Tawaran dari CV. Jawa Dwipa

Mendekati malam pergantian kalender masehi, tepatnya pada 21 Desember 2015, teman-teman IKL dan BORJIGUN ada tawaran dari Mas Bajil atas nama CV. Jawa Dwipa. Mereka dimintai tolong untuk tampil di acara malam tahun baru, di desa Cumedak kecamatan Sumber Jambe, Jember. Jadi, si empunya CV. Jawa Dwipa ingin bikin acara pada 31 Desember 2015 hingga malam pergantian tahun. Perusahaan yang bergerak di bidang beras, dengan merek dagang andalannya Padi Mas dan Padi Udang ini ingin menghibur para buruh beserta keluarganya dengan mengadakan serangkaian acara. Dimulai sore hari, lomba-lomba. Lalu acara di malam hari adalah ramah tamah dan hiburan.

Mulanya teman-teman IKL yang diwakili Mas Krisna sangsi, apakah lagu-lagu yang dibawakan IKL akan bisa diterima di sana? Bukan masalah apa, Mas Krisna mungkin menghitungnya dari sisi kebiasaan warga di sana dalam melahap lagu-lagu kesukaan. "Nah, nek misale dangdut, baru cocok Mas!" Namun saat itu Mas Bajil bilang, tidak apa-apa. Setelahnya, IKL dan Mas Asep mulai bikin konsep lagu untuk dinyanyikan di depan keluarga buruh beras di desa Cumedak.

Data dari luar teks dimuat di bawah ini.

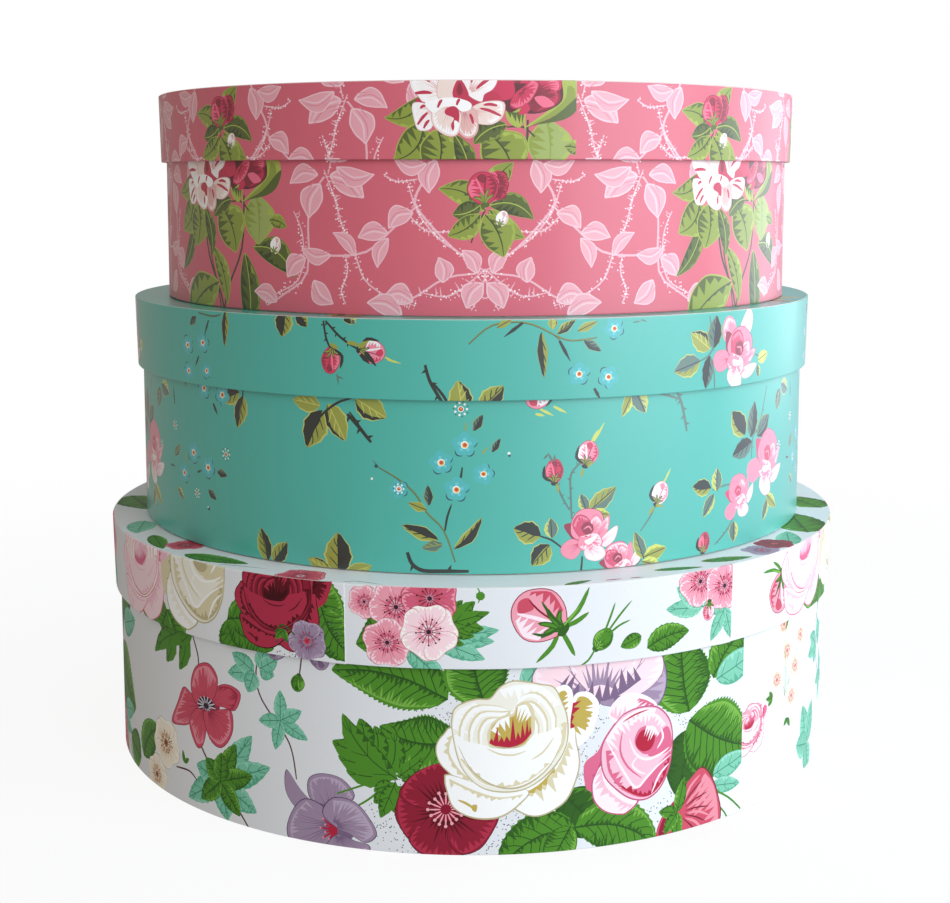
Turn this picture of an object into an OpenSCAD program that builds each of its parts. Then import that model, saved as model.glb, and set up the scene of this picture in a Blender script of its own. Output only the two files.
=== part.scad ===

Ketika IKL latihan di dapur, 30 Desember 2015

Kabar mengejutkan datang pada 30 Desember 2015, ketika Mas Beni Satria (gitaris Flash Band) juga turut bergabung di konser mini --sebutan kami ketika IKL latihan di dapur rumah Mas Krisna. Dia juga mengabarkan jika akan turut bermain di Cumedak.

Singkat cerita, mereka pun tampil di acara CV. Jawa Dwipa, di desa Cumedak. Saya turut hadir bersama mereka. Di Fun Page SUDUT KALISAT, saya menulis seperti ini.

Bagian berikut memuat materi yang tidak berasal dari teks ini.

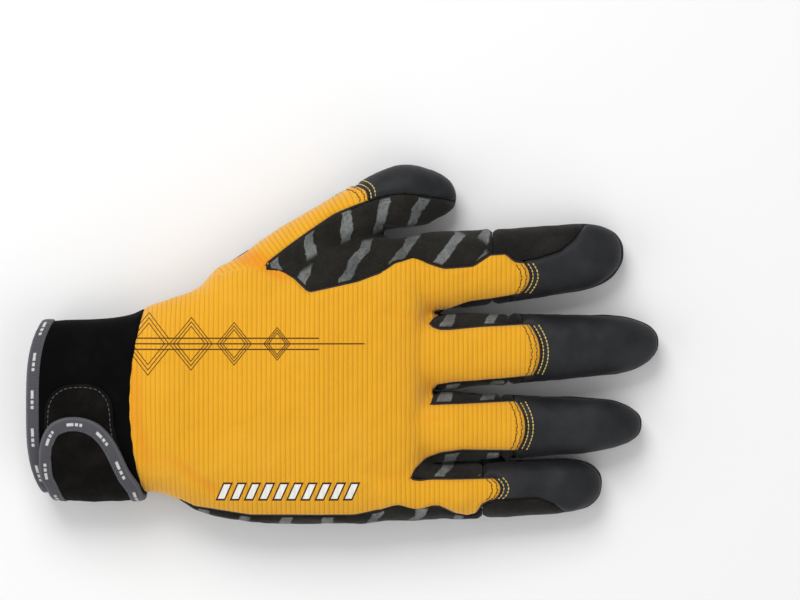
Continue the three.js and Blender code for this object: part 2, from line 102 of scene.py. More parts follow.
# The fingers. Edge columns: at (share of the finger), side (of its half width)
FINGER_ROOT = 0.5635
FINGERS = {
    "index": {
        "tip": 0.943,
        "side": (0.2415, 0.316),
        "half": (0.136, 0.108),
        "thumb_edge": [(0.1, 0.3), (0.19, 0.19), (0.25, 0.05), (0.37, 0.05), (0.44, 0.32), (0.51, 0.31),
                       (0.555, 0.06), (0.58, 0.02)],
        "little_edge": [(0.1, -1.3), (0.186, -1.3), (0.2, -1.17), (0.236, -1.05), (0.3, -0.96), (0.36, -0.9),
                        (0.57, -0.88)],
        "tip_thumb_edge": [(0.53, 0.04), (0.64, 0.1), (0.73, 0.25), (0.79, 0.56), (0.84, 1.06), (1.03, 1.06)],
        "tip_little_edge": [(0.53, -1.06), (1.03, -1.06)],
    },
    "middle": {
        "tip": 1.0,
        "side": (-0.0256, 0.0051),
        "half": (0.1325, 0.092),
        "thumb_edge": [(0.1, 0.8), (0.16, 0.8), (0.172, 0.68), (0.2, 0.6), (0.24, 0.6), (0.35, 0.68),
                       (0.525, 0.74)],
        "little_edge": [(0.1, -1.34), (0.168, -1.34), (0.178, -1.1), (0.194, -0.91), (0.25, -0.87),
                        (0.54, -0.84)],
        "tip_thumb_edge": [(0.5, 1.06), (1.03, 1.06)],
        "tip_little_edge": [(0.5, -1.06), (1.03, -1.06)],
    },
    "ring": {
        "tip": 0.973,
        "side": (-0.2855, -0.2735),
        "half": (0.124, 0.08),
        "thumb_edge": [(0.1, 0.73), (0.19, 0.71), (0.3, 0.75), (0.51, 0.86)],
        "little_edge": [(0.08, -1.45), (0.1, -1.34), (0.125, -1.08), (0.165, -0.87), (0.22, -0.73),
                        (0.3, -0.67), (0.515, -0.78)],
        "tip_thumb_edge": [(0.5, 1.06), (1.03, 1.06)],
        "tip_little_edge": [(0.5, -1.06), (1.03, -1.06)],
    },
    "little": {
        "tip": 0.9095,
        "side": (-0.5077, -0.478),
        "half": (0.096, 0.094),
        "thumb_edge": [(0.08, 0.62), (0.13, 0.57), (0.3, 0.51), (0.5, 0.48)],
        "little_edge": [(0.08, -0.42), (0.25, -0.5), (0.32, -0.8), (0.38, -0.9), (0.43, -0.84), (0.46, -0.5),
                        (0.5, -0.36)],
        "tip_thumb_edge": [(0.45, 1.06), (1.03, 1.06)],
        "tip_little_edge": [(0.45, -0.36), (0.7, -0.36), (0.77, -0.62), (0.83, -1.06), (1.03, -1.06)],
    },
}
KNIT_END_BOW = 0.032
TIP_PAD_START = 0.452
PAST_TIP = 1.03
FINGER_TAPER = 1.6
FINGER_DRIFT = 1.4
FINGER_POWER = 2.35
FINGER_ROOT_RISE = 1.2
FINGER_ROOT_HALF = 0.72
FINGER_ROOT_EASE = 0.2
FINGER_TIP_DROP = 0.8
TIP_ROUND_START = 0.8
TIP_ROUND_POWER = 2.3
TIP_END_SHARE = 0.05
SIDE_OVERHANG = 1.06

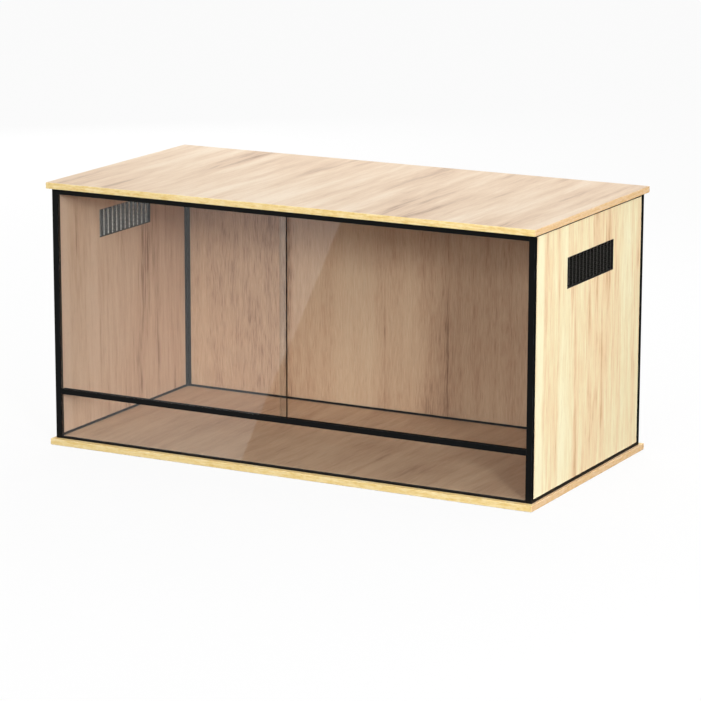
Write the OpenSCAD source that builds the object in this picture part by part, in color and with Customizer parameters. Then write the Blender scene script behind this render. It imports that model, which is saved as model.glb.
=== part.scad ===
// Terrarium cabinet: wood-look panels in a black aluminium frame, two sliding glass doors
// over a fixed lower pane, and a wire mesh vent high in each side.
// Millimetres. X runs along the front, Y from front to back, Z up.
// The origin is the middle of the base board's underside.

/* [Boards] */
// Length of the top and base boards, the cabinet's overall width
board_w = 1200; // [1000:1:1450]
// Depth of the top and base boards, the cabinet's overall depth
board_d = 600; // [450:1:750]
// Thickness of the top and base boards
board_t = 14; // [12:0.5:22]
// Thickness of the banding glued round the boards' edges
band_t = 1; // [0.4:0.1:2]
// Hairline between two bands at a board's corner
band_joint = 0.05; // [0.02:0.01:0.2]
// How far the boards stand out past each side
side_overhang = 7; // [0:0.5:20]
// How far the boards stand out past the front
front_overhang = 14; // [0:0.5:30]
// How far the boards stand out past the back
rear_overhang = 14; // [0:0.5:30]

/* [Body] */
// Height between the base board and the top board
body_h = 574; // [450:1:720]
// Thickness of the side and back panels
panel_t = 12; // [10:0.5:18]
// Thickness of the loose floor panel
floor_t = 5; // [3:0.5:8]
// Gap between the floor panel and the frame round it
floor_gap = 0.4; // [0.2:0.1:2]

/* [Posts] */
// How much wider than a panel's thickness a front post is
post_lap = 2; // [1:0.5:8]
// Depth of a front post, seen from the side
post_d = 11; // [10:0.5:18]
// Wall of the hollow posts
post_wall = 1.5; // [1:0.1:2.2]
// How much wider than a panel's thickness a rear post is
corner_web = 2; // [0.8:0.1:2]
// How far a rear post's inner leg reaches along each panel
inner_leg = 10; // [6:0.5:20]
// Thickness of the legs and lips inside the cabinet
inner_lip_t = 2; // [1.2:0.1:3]

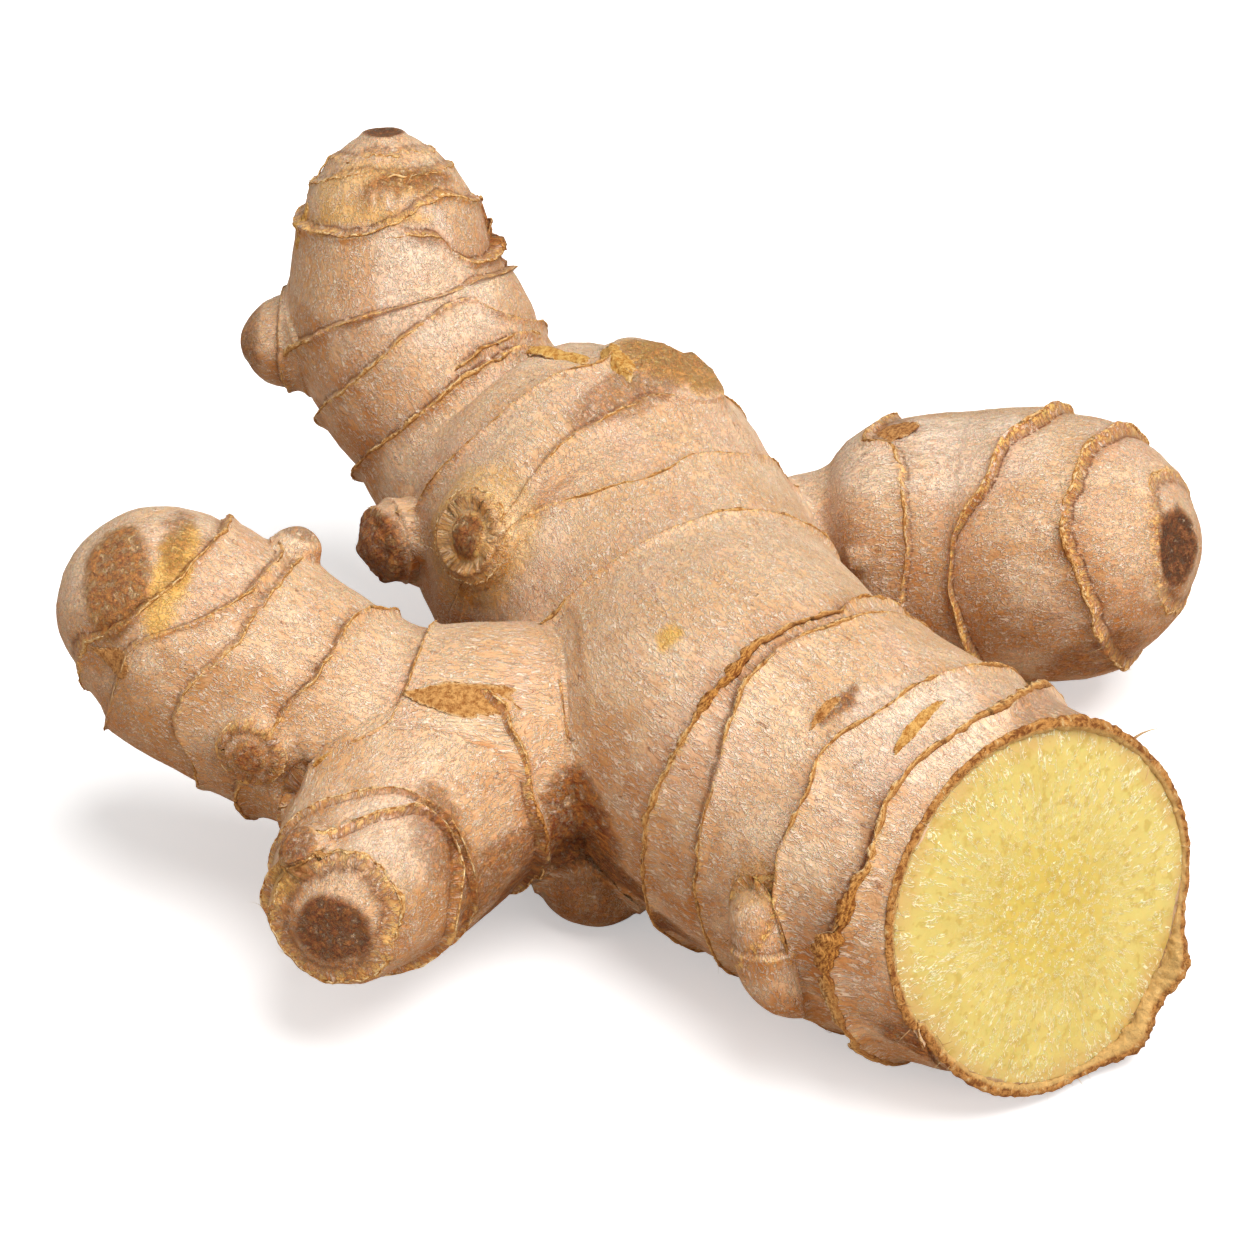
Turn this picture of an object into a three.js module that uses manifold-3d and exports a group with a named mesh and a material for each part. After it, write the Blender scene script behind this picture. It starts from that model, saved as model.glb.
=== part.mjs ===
import * as THREE from "three";
import { mergeVertices } from "three/addons/utils/BufferGeometryUtils.js";
import Module from "manifold-3d";

// A hand of fresh ginger: a thick stem, cut across at one end and rising to a growing tip
// at the other, with side fingers, small buds, and the rings that old leaf scales leave
// round each finger. It grew as one piece, so it is one closed solid.
// Millimetres, +Z up. It lies on z = 0, with +X to the right and +Y away from the viewer.

// Driving dimensions
const LONGEST_STEP = 5.5; // spacing of the section lines between two rings, mm
const LEAST_STEP = 0.12; // how close two section lines may come where rings meet, mm
const RIDGE_WIDTH = 0.9; // half width of a ring's ridge, mm
const RING_DROP = 0.8; // how far the skin steps down past a ring, mm
const RING_FADE = 6; // how far past a ring the skin has risen again, mm
const LOW_RING = 0.55; // a ring under this height has no section line before its ridge, mm
const LUMP = 0.02; // how far the skin swells and sinks between rings, as a share of radius
const MIDDLE = [3.11, -0.36]; // middle of the hand seen from above, which becomes the origin
const CUT = { centre: [44.5, -50, 22], facing: [0.57, -0.78, 0.25] };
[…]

Saya tentu senang bisa menikmati alunan nada dari para musisi IKL --Ikatan Keluarga Lorskal-- di sebuah gudang beras di kecamatan Sumber Jambe, tepatnya di CV. Jawa Dwipa. Mereka memainkan lagu-lagu yang berbeda, di sebuah komunitas yang jauh dari kultur lagu itu.

Tanpa 'sound man' dan dengan kondisi sound system tidak prima, toh mereka tetap bernyanyi. Tetap riang.

"Mulanya kami sangsi, apakah musik yang kami bawakan cocok dengan kondisi di sana? Namun kata Mas Bajil selaku penanggungjawab acara, tidak ada masalah. Maka kami berdendang," ujar Mas Krisna.

Menikmati pergantian kalender bersama IKL adalah kebahagiaan tersendiri bagi saya dan istri, meski tubuh saya sedang kurang fit.

Terima kasih. Selamat menyambut 2016




Selamat Tahun Baru. Dokumentasi, 1 Januari 2016


Ketika IKL bermain di panggung (di dalam gudang beras CV. Jawa Dwipa, di lapangan yang biasa digunakan untuk menjemur gabah) meskipun dengan sound system seadanya dan trouble di sana-sini, namun dapat saya rasakan jika mereka tampil dengan riang. Tampilan selanjutnya, Borjigun, yang hanya tampil dua lagu, dapat pula saya rasakan hal yang sama. Bahkan meskipun beberapa penonton telah berteriak memanggil-manggil nama DJ yang hendak tampil di penghujung acara, Mas Asep tetap bernyanyi. Semakin salut dengan mereka.

***

Teman-teman, jika Anda datang ke Kalisat dari arah Jember Kota, ketika memasuki lingkaran atau alun-alun mini, Anda akan disambut dengan lagu-lagu yang diputar oleh kios penjual kaset. Mereka senang sekali memutar lagu dangdut, India, serta Banyuwangi-an. Ini wajar, sebab Kalisat adalah wilayah agraria. Ia tumbuh seiring pesatnya kemajuan kapital perkebunan, di akhir abad XIX masehi.

Sebagaimana wilayah agraris pada umumnya, masyarakat yang ada di dalamnya menyukai nada-nada rancak. Musik Patrol/Kentongan misalnya. Lagu lain yang disukai adalah irama lembut dengan lirik kerinduan. Ia berbeda dengan rancak dan lembutnya musik pesisiran, yang kiranya lebih berani dan lebih terbuka pada aliran musik baru.

Namun Kalisat tak hanya tentang musik rancak dan atau irama yang mendayu. Ia juga menyukai genre underground rock, yang oleh banyak pengamat musik, dikolomkan secara membabi buta sebagai musik 'Barat.' Tentu ada kaidah sejarah yang bisa menjelaskan mengenai kenapa Kalisat (yang berlatar agraris) kaya akan aliran musik, serta bertaburan musisi, meskipun mereka lebih memilih untuk 'bersembunyi' dan tak terdeteksi oleh massa, kecuali hanya beberapa orang saja.